In the fifth turn the game still looked pretty much like a draw, but the Germans were in slightly better positions. Panther managed to advance despite being pinned and opened fire from all 3MMG pinning a unit of paratroopers and destroying jeep. In return Piat team fired its weapon but missed. German soldiers got even closer to the objectives still taking advantage of cover, so paras fire wasn't quite effective. Howitzer didn't have as much luck as in previus turns and mortar shell finally got it.
W piątej turze gra wyglądała na remis, ale Niemcy wydawali się być na trochę lepszych pozycjach. Pantera pomimo przygwożdżenia ruszyła do przodu wypalając ze wszystkich 3 karabinów niszcząc w końcu jeepa i pinując oddział spadochroniarzy. W zemście drużyna Piata wystrzeliła ze swojej broni, ale spudłowała. Niemieckie drużyny zbliżyły się jeszcze bardziej do objectivów, chowając się przed ogniem aliantów. Haubica nie miała tyle szczęścia co wcześniej i kolejny strzał moździerza wyłączył ją z akcji.
And then turn six happened. One of the paratroopers units, despite being under heavy fire managed almost untouched to get really close to the objective and the second one on the other side of the table jumped over the fence and hid behind a building from Panther.
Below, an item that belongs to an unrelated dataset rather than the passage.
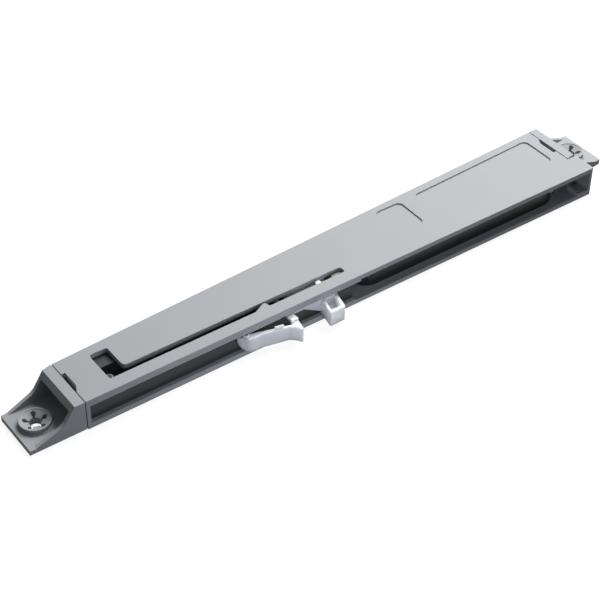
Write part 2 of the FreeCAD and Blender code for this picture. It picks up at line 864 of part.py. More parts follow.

Luckily the third one on the road failed their morale check and hit ground, so that was one problem less for the Germans. The german unit on the right flank finally reached the supply drop and fired their weapons killing one or two paratroopers. Panther had to move a liittle bit closer to shoot this turn so it advanced onto the road and opened fire killing few more paras and a Piat team. I was aware of the 6-pdr AT gun on my left flank, but being on a long distance and behind heavy cover Panther crew wasn't that worried. And they should be, lucky shot pierced the Panther side armour, causing the ammo to explode.
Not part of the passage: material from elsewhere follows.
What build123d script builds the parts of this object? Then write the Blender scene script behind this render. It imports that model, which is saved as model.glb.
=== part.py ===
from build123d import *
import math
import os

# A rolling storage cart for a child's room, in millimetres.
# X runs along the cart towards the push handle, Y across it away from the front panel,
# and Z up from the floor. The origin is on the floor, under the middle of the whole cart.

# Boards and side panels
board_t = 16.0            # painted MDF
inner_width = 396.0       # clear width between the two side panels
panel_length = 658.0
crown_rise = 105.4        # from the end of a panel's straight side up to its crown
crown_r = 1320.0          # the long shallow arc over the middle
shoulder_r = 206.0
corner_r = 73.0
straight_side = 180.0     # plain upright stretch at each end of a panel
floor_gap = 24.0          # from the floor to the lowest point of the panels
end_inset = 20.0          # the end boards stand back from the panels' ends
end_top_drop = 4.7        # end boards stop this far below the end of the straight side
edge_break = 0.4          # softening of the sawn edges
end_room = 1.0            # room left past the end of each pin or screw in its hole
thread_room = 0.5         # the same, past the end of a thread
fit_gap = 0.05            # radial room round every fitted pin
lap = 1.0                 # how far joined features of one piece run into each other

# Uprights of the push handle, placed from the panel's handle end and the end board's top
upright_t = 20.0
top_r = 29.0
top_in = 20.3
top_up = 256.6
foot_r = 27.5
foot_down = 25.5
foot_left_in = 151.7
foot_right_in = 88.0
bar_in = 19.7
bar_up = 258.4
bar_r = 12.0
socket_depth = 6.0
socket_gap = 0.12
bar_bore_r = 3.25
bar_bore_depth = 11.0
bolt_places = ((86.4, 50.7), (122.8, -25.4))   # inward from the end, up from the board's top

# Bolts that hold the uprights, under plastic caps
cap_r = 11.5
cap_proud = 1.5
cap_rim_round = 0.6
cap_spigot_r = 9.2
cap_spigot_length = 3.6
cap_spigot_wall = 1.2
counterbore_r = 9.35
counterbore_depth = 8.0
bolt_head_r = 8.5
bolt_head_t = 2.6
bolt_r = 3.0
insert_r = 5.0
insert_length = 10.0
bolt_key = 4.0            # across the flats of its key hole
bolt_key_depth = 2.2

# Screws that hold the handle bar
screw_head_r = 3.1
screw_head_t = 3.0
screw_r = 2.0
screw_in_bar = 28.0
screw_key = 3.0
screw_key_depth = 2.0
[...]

Tura szósta. Jeden z oddziałów spadochroniarzy pomimo ciężkiego ostrzału zdołał niemalże nietknięty podejść naprawdę blisko stacji naprawczej, a drugi po przeciwnej stronie stołu przeskoczył przez płot i schował się przed Panterą za budynkiem. Szczęśliwie dla Niemców znajdujący się na drodze trzeci oddział nie zdał testu morale i padł na ziemię. Niemiecki oddział po prawej stronie w końcu zajął zrzut zaopatrzenia i strzelając z LMG zabił dwóch spadochroniarzy. Pantera wyjechała na drogę i ogniem karabinów maszynowych zabiła drużynę z PIATem i i kilku kolejnych spadochroniarzy. Zdawałem sobie sprawę że po lewej stronie znajduje się 6-pdr, ale znajdująca się na dalekim dystansie i za osłoną załoga Pantery nie powinna się tym przejmować. Jednak szczęśliwy strzał spenetrował boczny pancerz czołgu, powodując eksplozję amunicji, która zabiła załogę.
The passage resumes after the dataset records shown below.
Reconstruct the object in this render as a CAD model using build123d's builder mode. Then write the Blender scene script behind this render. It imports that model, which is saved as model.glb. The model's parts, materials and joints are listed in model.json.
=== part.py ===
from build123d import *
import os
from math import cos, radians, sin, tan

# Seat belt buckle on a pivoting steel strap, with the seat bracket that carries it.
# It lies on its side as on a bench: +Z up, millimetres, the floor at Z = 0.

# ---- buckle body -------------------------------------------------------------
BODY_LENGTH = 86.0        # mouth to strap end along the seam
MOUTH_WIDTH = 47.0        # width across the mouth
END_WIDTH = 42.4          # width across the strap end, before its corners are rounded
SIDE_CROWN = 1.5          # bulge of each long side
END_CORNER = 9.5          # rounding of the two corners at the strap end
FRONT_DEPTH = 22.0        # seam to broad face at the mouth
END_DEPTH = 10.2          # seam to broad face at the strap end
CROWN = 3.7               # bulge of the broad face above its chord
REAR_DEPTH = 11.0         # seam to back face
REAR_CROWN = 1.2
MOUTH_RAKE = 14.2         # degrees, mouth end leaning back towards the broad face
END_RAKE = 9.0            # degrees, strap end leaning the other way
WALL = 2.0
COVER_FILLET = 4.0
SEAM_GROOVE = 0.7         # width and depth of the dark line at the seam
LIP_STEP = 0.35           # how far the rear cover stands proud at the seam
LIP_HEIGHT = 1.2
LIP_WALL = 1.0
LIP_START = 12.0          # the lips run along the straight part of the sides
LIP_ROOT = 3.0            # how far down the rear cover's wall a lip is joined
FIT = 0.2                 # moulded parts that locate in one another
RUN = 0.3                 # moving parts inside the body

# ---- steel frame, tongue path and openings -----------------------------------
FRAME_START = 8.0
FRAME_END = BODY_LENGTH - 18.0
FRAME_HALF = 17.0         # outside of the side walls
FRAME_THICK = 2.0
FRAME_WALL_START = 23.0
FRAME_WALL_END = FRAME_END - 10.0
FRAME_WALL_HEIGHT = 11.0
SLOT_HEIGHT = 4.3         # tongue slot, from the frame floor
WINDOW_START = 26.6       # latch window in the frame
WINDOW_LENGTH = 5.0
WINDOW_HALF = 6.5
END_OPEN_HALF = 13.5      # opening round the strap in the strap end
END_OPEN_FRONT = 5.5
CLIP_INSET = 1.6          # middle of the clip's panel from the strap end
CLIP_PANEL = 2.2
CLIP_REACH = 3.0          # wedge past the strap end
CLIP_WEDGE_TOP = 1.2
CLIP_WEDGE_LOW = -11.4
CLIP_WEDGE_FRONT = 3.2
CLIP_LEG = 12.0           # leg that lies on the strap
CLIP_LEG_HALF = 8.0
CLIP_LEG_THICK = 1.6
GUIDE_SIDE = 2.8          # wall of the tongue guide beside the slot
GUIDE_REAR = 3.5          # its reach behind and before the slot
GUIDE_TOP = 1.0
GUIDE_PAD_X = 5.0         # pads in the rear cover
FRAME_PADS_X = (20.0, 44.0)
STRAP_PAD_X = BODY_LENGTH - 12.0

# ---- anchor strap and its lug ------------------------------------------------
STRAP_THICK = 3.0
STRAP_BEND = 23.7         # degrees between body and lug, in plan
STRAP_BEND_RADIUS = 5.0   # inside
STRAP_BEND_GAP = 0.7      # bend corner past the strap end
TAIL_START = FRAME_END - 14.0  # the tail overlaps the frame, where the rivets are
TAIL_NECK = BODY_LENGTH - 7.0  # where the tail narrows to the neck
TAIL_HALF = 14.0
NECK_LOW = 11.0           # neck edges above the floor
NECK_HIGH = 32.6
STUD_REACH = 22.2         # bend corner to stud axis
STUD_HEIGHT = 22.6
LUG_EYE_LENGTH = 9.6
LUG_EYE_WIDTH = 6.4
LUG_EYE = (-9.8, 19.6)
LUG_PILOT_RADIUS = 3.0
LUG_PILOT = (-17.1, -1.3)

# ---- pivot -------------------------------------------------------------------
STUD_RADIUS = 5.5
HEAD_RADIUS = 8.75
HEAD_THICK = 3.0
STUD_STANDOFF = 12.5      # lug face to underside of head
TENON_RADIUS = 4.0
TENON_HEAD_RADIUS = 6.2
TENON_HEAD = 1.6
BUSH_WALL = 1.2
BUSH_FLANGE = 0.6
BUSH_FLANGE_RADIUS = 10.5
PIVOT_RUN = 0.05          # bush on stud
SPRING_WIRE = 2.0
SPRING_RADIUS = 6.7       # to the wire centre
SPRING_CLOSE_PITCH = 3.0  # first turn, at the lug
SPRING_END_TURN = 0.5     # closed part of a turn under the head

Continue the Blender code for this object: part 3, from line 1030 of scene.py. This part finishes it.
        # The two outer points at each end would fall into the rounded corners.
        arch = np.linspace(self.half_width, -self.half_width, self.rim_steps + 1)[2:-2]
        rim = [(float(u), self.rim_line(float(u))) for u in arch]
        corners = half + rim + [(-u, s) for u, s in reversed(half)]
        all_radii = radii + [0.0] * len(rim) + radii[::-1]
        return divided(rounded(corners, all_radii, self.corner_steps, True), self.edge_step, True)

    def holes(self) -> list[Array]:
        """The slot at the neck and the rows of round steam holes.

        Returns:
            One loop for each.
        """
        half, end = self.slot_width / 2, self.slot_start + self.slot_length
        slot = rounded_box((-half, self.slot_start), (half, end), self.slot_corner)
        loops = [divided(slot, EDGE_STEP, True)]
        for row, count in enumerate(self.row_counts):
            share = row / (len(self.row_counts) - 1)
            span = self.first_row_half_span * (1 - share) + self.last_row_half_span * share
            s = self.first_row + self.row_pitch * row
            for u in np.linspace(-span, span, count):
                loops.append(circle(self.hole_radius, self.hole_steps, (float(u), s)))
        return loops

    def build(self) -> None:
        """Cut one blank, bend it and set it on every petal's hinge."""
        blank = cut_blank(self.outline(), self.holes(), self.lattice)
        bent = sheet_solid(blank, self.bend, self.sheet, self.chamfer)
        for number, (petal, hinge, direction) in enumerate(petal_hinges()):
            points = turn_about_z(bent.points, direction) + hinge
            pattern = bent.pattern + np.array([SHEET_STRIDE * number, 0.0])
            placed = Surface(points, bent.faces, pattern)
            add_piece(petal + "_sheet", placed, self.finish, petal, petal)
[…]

In the last turn Germans had a lot of luck and took initiative from it's beginning (I simply drew about three or four order dice in a row). Pinned unit of paratroopers on the German tight flank got pinned even worse and took some casualties from heavy fire (it could be heavier, flamer carried by Engineers missed), and then was completely wiped out after suicidal charge on the prevailing opponent. Two grenadier units on the left moved behind cover, and one managed to get close to the second objective marker which was already calimed by the paras. After some potshots here and there the game ended resulting in a draw.
W ostatniej turze Niemcy mieli dużo szczęścia i przejęli inicjatywę od jej początku (po prostu wylosowałem trzy albo cztery kości rozkazu z rzędu). Przygwożdżony oddział spadochroniarzy na niemieckiej prawej flance został przygwożdżony jeszcze bardziej i poniósł kolejne straty (które mogły być większe, miotacz ognia niesiony przez Inżynierów spudłował), a potem został kompletnie zniszczony w brutalnej walce wręcz z przeważającym wrogiem. Dwa oddziały na lewej flance schowały się za osłoną, a jeden z nich zdołał jeszcze podejść blisko celu misji, na którym siedzieli już niestety spadochroniarze. Po kilku nieznaczących wymianach ognia gra skończyła się remisem.
I think my plan for the game was pretty good, but leaving the combat engineers (which were supposed to fight in the first line) in the reserves was a big mistake, they should run towards the enemy from first turn, covered by LMG fire. Also the Howitzer wasn't in a perfect spot, it couldn't see much and was almost useless. And I have to mention that big units of paratroopers as tough as nails, you can't really do much about it. Despite that I had a great, chill game and the table looked pretty neat in my opinion and that's what this is all about after all, isn't it?
Myślę że mój plan na grę nie był zły, ale pozostawienie oddziału Inżynierów (którzy mieli walczyć w pierwszej linii) w rezerwach było błędem, to właśnie oni osłaniani przez inne oddziały powinni biec prosto na wroga. Oprócz tego haubicą nie stała w dobrym miejscu, niewiele widziała w czasie bitwy i okazała się prawie nieużyteczna. Muszę jeszcze wspomnieć że duże oddziały spadochroniarzy to twardy orzech do zgryzienia i naprawdę ciężko coś z nimi zrobić. Pomimo tego to była fajna, luźna gra, stół wyglądał moim zdaniem bardzo ładnie, a ostatecznie o to w tym wszystkim chodzi, prawda?
A że przy okazji parę osób podeszło i popytało o system tym lepiej.